Vanilla Soft-Serve Ice Cream:
We make it completely from scratch in-house with all-natural ingredients. One of the best compliments I’ve ever received came from a restaurant critic who took a bite and said, “This is the best Dairy Queen I’ve ever had.” It took him back to his childhood, and we elevated that memory into the adult version.

Illustration by Larissa Tomlin

The Baking Tutor
Zoë François
Cookbook Author and Baking Instructor | Minneapolis, Minnesota 

Looking to sharpen your skills, but don’t have time to attend a baking class? Fret not. Visit Zoë François’s Instagram profile to find dozens of highlighted Instagram stories on everything from a demonstration on how to properly pipe profiteroles to a lesson in making matzo. Utilizing the Instagram story feature, Zoë has spearheaded a smart, relevant way to break down baking for the masses.

Photo courtesy Zoë François

MEET THE TEACHER:
The former pastry chef and author of the best-selling The New Artisan Bread in Five Minutes a Day series has been teaching baking since 1997. From her blog to her video classes on Craftsy and now with her Instagram stories, Zoë has adapted her teaching approach to remain effective with a modern audience. With over 44,000 Instagram followers, this teacher has more than enough pets.

UNDERSTAND HER METHOD:
Using her iPhone and a tripod, Zoë films herself making recipes for all skill levels—from start to finish—and shares them as stories daily. With everything from contemporary pop and ’90s R & B to indie rock and Motown playing in the background, Zoë’s videos feature amazing soundtracks, which she’s usually dancing to (because who doesn’t like to bust a move or two when they’re baking?). She highlights each story so it remains in her profile for followers to reference anytime they may need it. The Instagram story feature breaks down each recipe step into 15-second clips, so the entire process is more easily digestible.

Illustration by Larissa Tomlin

The Icon
Rose Levy Beranbaum
Cookbook Author | Hope, New Jersey

For every generation of home cook, there is a great culinary teacher. Julia Child. James Beard. Jacques Pépin. And for baking, there has been one premier guru: Rose Levy Beranbaum. Rose penned her master’s thesis in food education about sifting cake flour in 1975; eight years later, she baked James Beard’s 80th birthday cake; five years after that, she published her seminal cookbook The Cake Bible. Three more bibles were to follow—Pie and Pastry, Bread, and Baking—and her baking philosophy has always remained the same: the devil or, more apt, the genius is in the details.

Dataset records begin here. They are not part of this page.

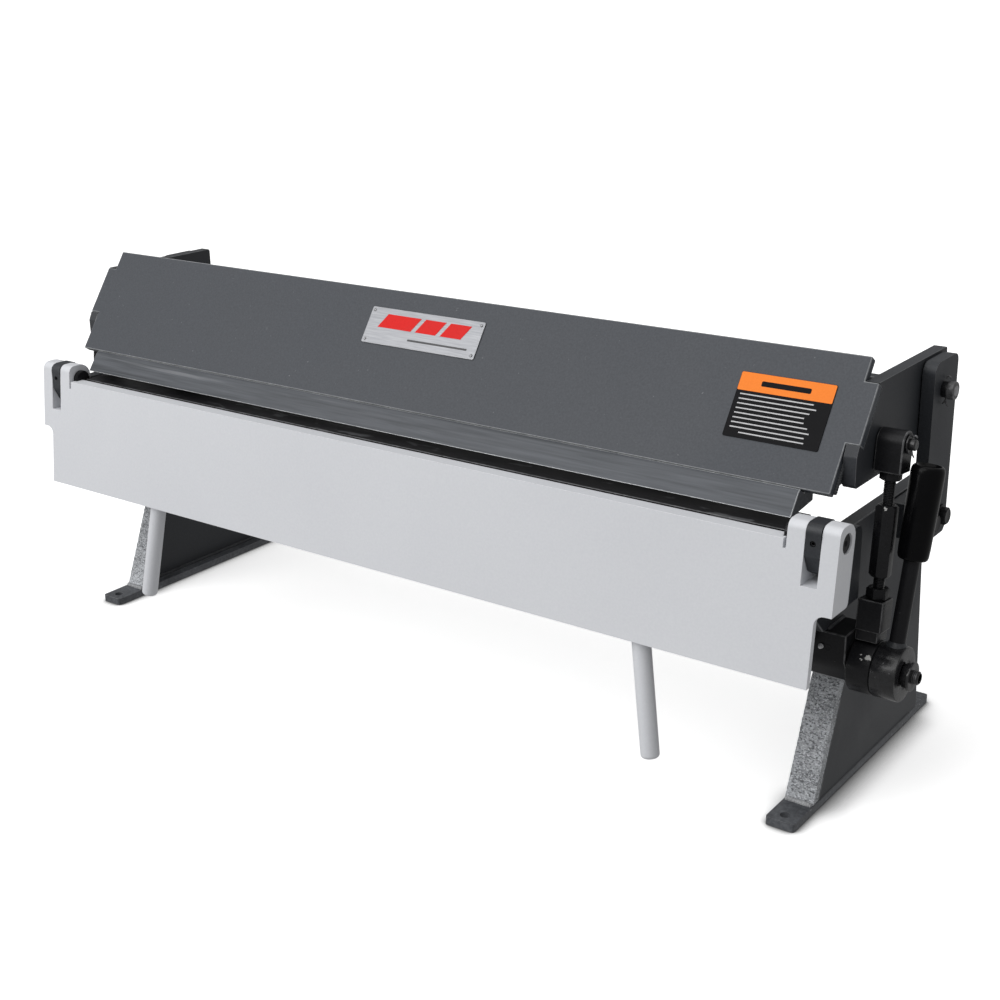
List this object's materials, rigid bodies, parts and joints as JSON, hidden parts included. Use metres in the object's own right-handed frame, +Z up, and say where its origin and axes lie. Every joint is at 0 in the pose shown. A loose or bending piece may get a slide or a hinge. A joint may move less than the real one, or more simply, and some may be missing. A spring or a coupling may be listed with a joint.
{
  "type": "sheet metal brake",
  "caption": "Bench-top sheet metal brake: a hinged apron under a sloping clamping beam, drawn down by a threaded link and eccentric lever at each end.",
  "frame": {"origin": "on the bench plane, under the centre of the bounding box", "axes": "+X to the operator's right along the bending edge, +Y to the rear, +Z up"},
  "size_m": [1.114, 0.3624, 0.4258],
  "materials": {
    "panel_grey": "dark grey hammered paint, satin",
    "nose_grey": "oiled ground steel, satin",
    "dark_grey": "charcoal paint, satin",
    "apron_paint": "light grey enamel, satin",
    "black_steel": "black paint over steel, semi-gloss, worn at edges",
    "grip_black": "glossy black moulded grip",
    "silver": "brushed sheet",
    "orange": "printed vinyl label"
  },
  "bodies": {
    "frame": {"left_foot_plate": "dark_grey", "left_leg_flange": "dark_grey", "left_side_plate": "dark_grey", "left_bearing_block": "black_steel", "left_arm": "dark_grey", "left_arm_spacer": "dark_grey", "left_pivot_bolt": "black_steel", "left_pivot_collar": "black_steel", "left_hinge_bracket": "dark_grey", "left_hinge_pin": "black_steel", "left_set_screw": "black_steel", "left_apron_stop": "black_steel", "right_foot_plate": "dark_grey", "right_leg_flange": "dark_grey", "right_side_plate": "dark_grey", "right_bearing_block": "black_steel", "right_arm": "dark_grey", "right_arm_spacer": "dark_grey", "right_pivot_bolt": "black_steel", "right_pivot_collar": "black_steel", "right_hinge_bracket": "dark_grey", "right_hinge_pin": "black_steel", "right_set_screw": "black_steel", "right_apron_stop": "black_steel", "bed_jaw": "black_steel", "bed_beam": "dark_grey", "rear_tie_bar": "dark_grey"},
    "apron": {"apron_leaf": "apron_paint", "left_handle_rod": "apron_paint", "right_handle_rod": "apron_paint"},
    "clamp_beam": {"clamp_panel": "panel_grey", "nose_bar": "nose_grey", "nameplate": "silver", "label_plate": "orange", "beam_back_rail": "dark_grey", "left_end_plate": "dark_grey", "left_link_pin": "black_steel", "right_end_plate": "dark_grey", "right_link_pin": "black_steel"},
    "left_link": {"left_link_eye": "black_steel", "left_upper_lock_nut": "black_steel", "left_lower_lock_nut": "black_steel", "left_strap": "black_steel"},
    "left_turnbuckle_body": {"left_turnbuckle": "black_steel"},
    "left_lever": {"left_eccentric_shaft": "black_steel", "left_lever_hub": "black_steel", "left_hub_nut": "black_steel", "left_lever_rod": "black_steel", "left_grip": "grip_black"},
    "right_link": {"right_link_eye": "black_steel", "right_upper_lock_nut": "black_steel", "right_lower_lock_nut": "black_steel", "right_strap": "black_steel"},
    "right_turnbuckle_body": {"right_turnbuckle": "black_steel"},
    "right_lever": {"right_eccentric_shaft": "black_steel", "right_lever_hub": "black_steel", "right_hub_nut": "black_steel", "right_lever_rod": "black_steel", "right_grip": "grip_black"}
  },
  "joints": [
    {"name": "apron_hinge", "type": "hinge", "parent": "frame", "child": "apron", "pos_m": [0, -0.1427, 0.2915], "axis": [-1, 0, 0], "range_deg": [0, 125]},
    {"name": "right_lever_turn", "type": "hinge", "parent": "frame", "child": "right_lever", "pos_m": [0.5105, -0.0696, 0.1505], "axis": [1, 0, 0], "range_deg": [0, 90]},
    {"name": "left_lever_turn", "type": "hinge", "parent": "frame", "child": "left_lever", "pos_m": [-0.5105, -0.0696, 0.1505], "axis": [1, 0, 0], "range_deg": [0, 90]},
    {"name": "beam_tilt", "type": "hinge", "parent": "frame", "child": "clamp_beam", "pos_m": [0, 0.0578, 0.377], "axis": [1, 0, 0], "range_deg": [0, 2.65]},
    {"name": "left_link_swing", "type": "hinge", "parent": "clamp_beam", "child": "left_link", "pos_m": [-0.5105, -0.0492, 0.355], "axis": [1, 0, 0], "range_deg": [-4.45, 0]},
    {"name": "left_turnbuckle_spin", "type": "hinge", "parent": "left_link", "child": "left_turnbuckle_body", "pos_m": [-0.5105, -0.05819, 0.26697], "axis": [0, 0.1017, 0.9948], "continuous": true},
    {"name": "right_link_swing", "type": "hinge", "parent": "clamp_beam", "child": "right_link", "pos_m": [0.5105, -0.0492, 0.355], "axis": [1, 0, 0], "range_deg": [-4.45, 0]},
    {"name": "right_turnbuckle_spin", "type": "hinge", "parent": "right_link", "child": "right_turnbuckle_body", "pos_m": [0.5105, -0.05819, 0.26697], "axis": [0, 0.1017, 0.9948], "continuous": true}
  ],
  "couplings": [
    {"joint": "left_lever_turn", "follows": "right_lever_turn", "ratio": 1},
    {"joint": "beam_tilt", "follows": "right_lever_turn", "ratio": 0.028889},
    {"joint": "left_link_swing", "follows": "right_lever_turn", "ratio": -0.048556},
    {"joint": "right_link_swing", "follows": "right_lever_turn", "ratio": -0.048556}
  ]
}
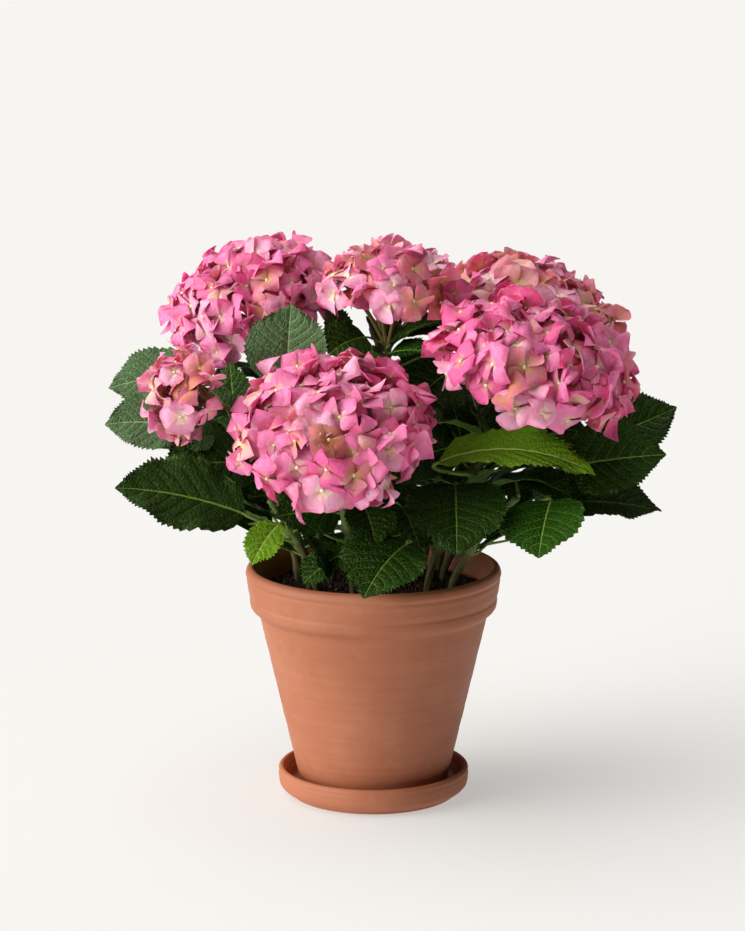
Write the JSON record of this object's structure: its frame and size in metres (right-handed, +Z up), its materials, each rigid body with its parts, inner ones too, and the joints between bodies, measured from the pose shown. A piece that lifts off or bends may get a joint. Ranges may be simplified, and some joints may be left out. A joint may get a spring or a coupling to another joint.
{
  "type": "potted hydrangea shrub",
  "caption": "Flowering hydrangea shrub with domed pink flower heads over broad toothed leaves, growing in a round terracotta pot that stands in a matching saucer.",
  "frame": {"origin": "centre of the saucer's flat underside", "axes": "+Z up the pot's axis, -Y towards the side with the lowest flower head (the front), +X to the right seen from the front"},
  "size_m": [0.4693, 0.3928, 0.4578],
  "materials": {
    "terracotta": "matt fired clay",
    "soil": "rough, dark potting soil",
    "stem": "satin green bark, browner at the foot",
    "leaf": "slightly glossy, veined leaf",
    "petal": "soft matt petal"
  },
  "bodies": {
    "root": {"saucer": "terracotta", "pot": "terracotta", "soil": "soil", "stem_front": "stem", "leaves_front": "leaf", "stem_left_back": "stem", "leaves_left_back": "leaf", "stem_centre": "stem", "leaves_centre": "leaf", "stem_right_back": "stem", "leaves_right_back": "leaf", "stem_right_front": "stem", "leaves_right_front": "leaf", "stem_left_small": "stem", "leaves_left_small": "leaf", "stem_back": "stem", "leaves_back": "leaf", "stem_left_low": "stem", "leaves_left_low": "leaf", "stem_left_side": "stem", "leaves_left_side": "leaf", "stem_right_low": "stem", "leaves_right_low": "leaf", "stem_right_side": "stem", "leaves_right_side": "leaf", "stem_back_left": "stem", "leaves_back_left": "leaf", "stem_back_right": "stem", "leaves_back_right": "leaf", "flower_front": "petal", "flower_left_back": "petal", "flower_centre": "petal", "flower_right_back": "petal", "flower_right_front": "petal", "flower_left_small": "petal", "flower_back": "petal"}
  },
  "joints": []
}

The educational seeds she’s planted throughout her career have borne particularly sweet fruit. “I’ve always been about empowering the home baker. It used to be that the only good pastry you could get was in bakeries in Europe. Now, I truly believe that home baking has eclipsed all other forms because people finally have the information to become great bakers,” Rose says.

Photo by Matthew Septimus

Rose has had an equally important hand in revolutionizing the baker’s tools. Her 1988 classic The Cake Bible helped bring kitchen scales into the mainstream. What Rose couldn’t find in the marketplace to accommodate her baking needs, she invented. “The thermometers that were available when I started out baking were really toys, so I made my own,” she recalls. More recently, Rose turned out her Perfect Pie Plate, a ceramic dish with a deep fluted rim that makes crimping edges a cinch. This isn’t to say that Rose wants more precision tools and equipment that eliminate any thought process. “People are losing the ability to cook and bake by touch or intuition because everything is so automated,” she laments. Her upcoming cookbook, Rose’s Baking Basics, is all about a return to this simple yet essential scratch baking.

Photo by Matthew Septimus

It’s a culmination of all of her baking wisdom, featuring 100 base recipes and over 600 step-by-step photos. After 40-plus years working on the scientific side of baking, Rose still has plenty to teach and a new generation of bakers who are hungry to learn.